Tomoko arrived for a lesson, with osechi ryori to follow, at 2:00. Our lesson was of InuYasha & friends telling each other "Happy New Year" ("akemashite omedeto") in different ways & making new year resolutions. We talked about some of the activities that families do on New Year's Day in Japan, like playing games & flying kites. Brendan has decided that he wants to go kite-flying ("takoage") & according to the weather forecast, it should be fine weather for it (although weird weather for January 1st in the northeast US).
After lesson Tomoko & I got to cooking ("ryori") some osechi (new year food) for tomorrow. We decided to focus on making "nimono", which is "boiled food". We prepared some of the japanese veggies we'd found at the asian markets on Wednesday, such as renkon (lotus root) & satoimo (a sort of potato), & also some ninjin (good old carrots :). We also added shirataki, which are noodles made from yam starch, shiitake mushrooms, & koyadofu, which is freeze-dried tofu to the pot, & simmered it all in dashi (fish broth), shoyu (soy sauce), mirin (cooking rice wine), & sugar. We tasted the broth from time to time & I learned alot about how it's supposed to taste by tasting the evolution of the broth. We also made tamagoyaki, which is a rolled omelette. Tomoko's mom had sent from Japan some foods she'd made, too, like pickles, which we'll add to the jubako (box for the new years foods) tomorrow. There were also a couple traditional foods which won't make the box, being too strange for even my adventurous tastes, although I did try a little bit of them. One was masses of fish eggs that looked like pale, pinkish lungs. It was very crunchy, but exuded an odd liquid when chewed, with a fishy flavour. The other was little, dried, candied fish. They tasted really good but looked kind of tortured... Tomoko giggled when I told her that. I will take a picture of the box tomorrow when we've got the food in. I actually have to give the nimono another round of simmering tomorrow morning- it's supposed to be better after simmering twice...
Tomoko had to leave before dinner, but I was able to put-together the traditional New Year's Eve soba noodle dish- long noodles representing wishes for long life. I used a mild konbu-dashi (kelp-only broth) because Charlie & Brendan aren't fond of the stronger fish-based ones (unless it's used to make miso soup, which Brendan loves). I cut some carrots into flower shapes & simmered them in the broth. Then added soy sauce, kamaboko (pressed fish cake slice), & tamagoyaki to my bowl (I'm the only one who'll eat these) & then loaded all the bowls with soba noodles & broth. It was very filling & yummy. Charlie & I split a Belgian lambic beer- just to make it a truly international experience :)

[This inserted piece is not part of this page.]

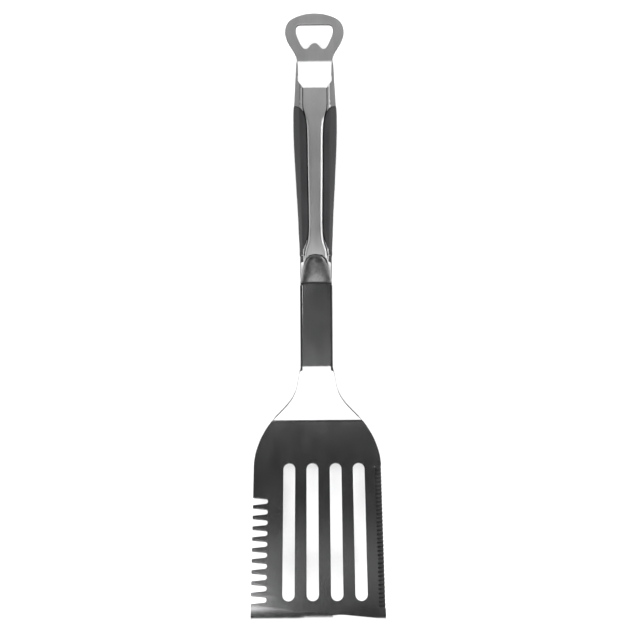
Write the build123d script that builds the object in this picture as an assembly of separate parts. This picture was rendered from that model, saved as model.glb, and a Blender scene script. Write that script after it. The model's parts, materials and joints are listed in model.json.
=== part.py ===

Throughout the day Brendan bounced from coping quite well with life (& the funny smells coming from the kitchen :) & then becoming paralysed by OCD thoughts & needing a lot of help getting past them. Charlie & I were able to work with him each time, but it was clear that these OCD thoughts were making him miserable & were taking a lot of his energy. At bath time this evening I heard moans coming from his room so I went up & Charlie was trying to problem-solve with him. He couldn't figure out where Rufus should go during his bath, so I volunteered to watch him... but then I had to stay upstairs (I'd begun this blog entry, but saved it to finish later)... then he needed both of us in the bathroom (I turned my back while he changed into his swimsuit)... & finally he was in the tub & washing. Whew. Afterward, we had decided to watch our favourite InuYasha episode (called "Shippo Gets an Angry Challenge", from Season 3) together, but Brendan got stuck in his room because his ExoForce lego guys weren't in the "right" positions & he said it was like a physical pain to see them that way... After repositioning the offending guys, we helped him downstairs, moaning all the way, & revved-up the dvd. Within moments of the show's beginning he was fine & we giggled our way through the episode... Whew!! He was a bit squirrelly getting into bed, but settled down as soon as I started reading to him. I gave him a "quick minute" after reading a chapter, & he coped with some restlessness & hiccups before finally falling asleep. Charlie & I agreed that it's time to start the afternoon dose of klonapin that his psychiatrist recommended earlier this week. Poor kid needs a break!!
Tomorrow we'll reap the rewards of osoji & osechi (yum!) & Brendan will have some otoshidama (New Year's gift for children). So, if you haven't heard it yet, let me be the first to wish you "akemashite omedeto gozaimasu!" (あけまして おめでと ございます！). Happy New Year!!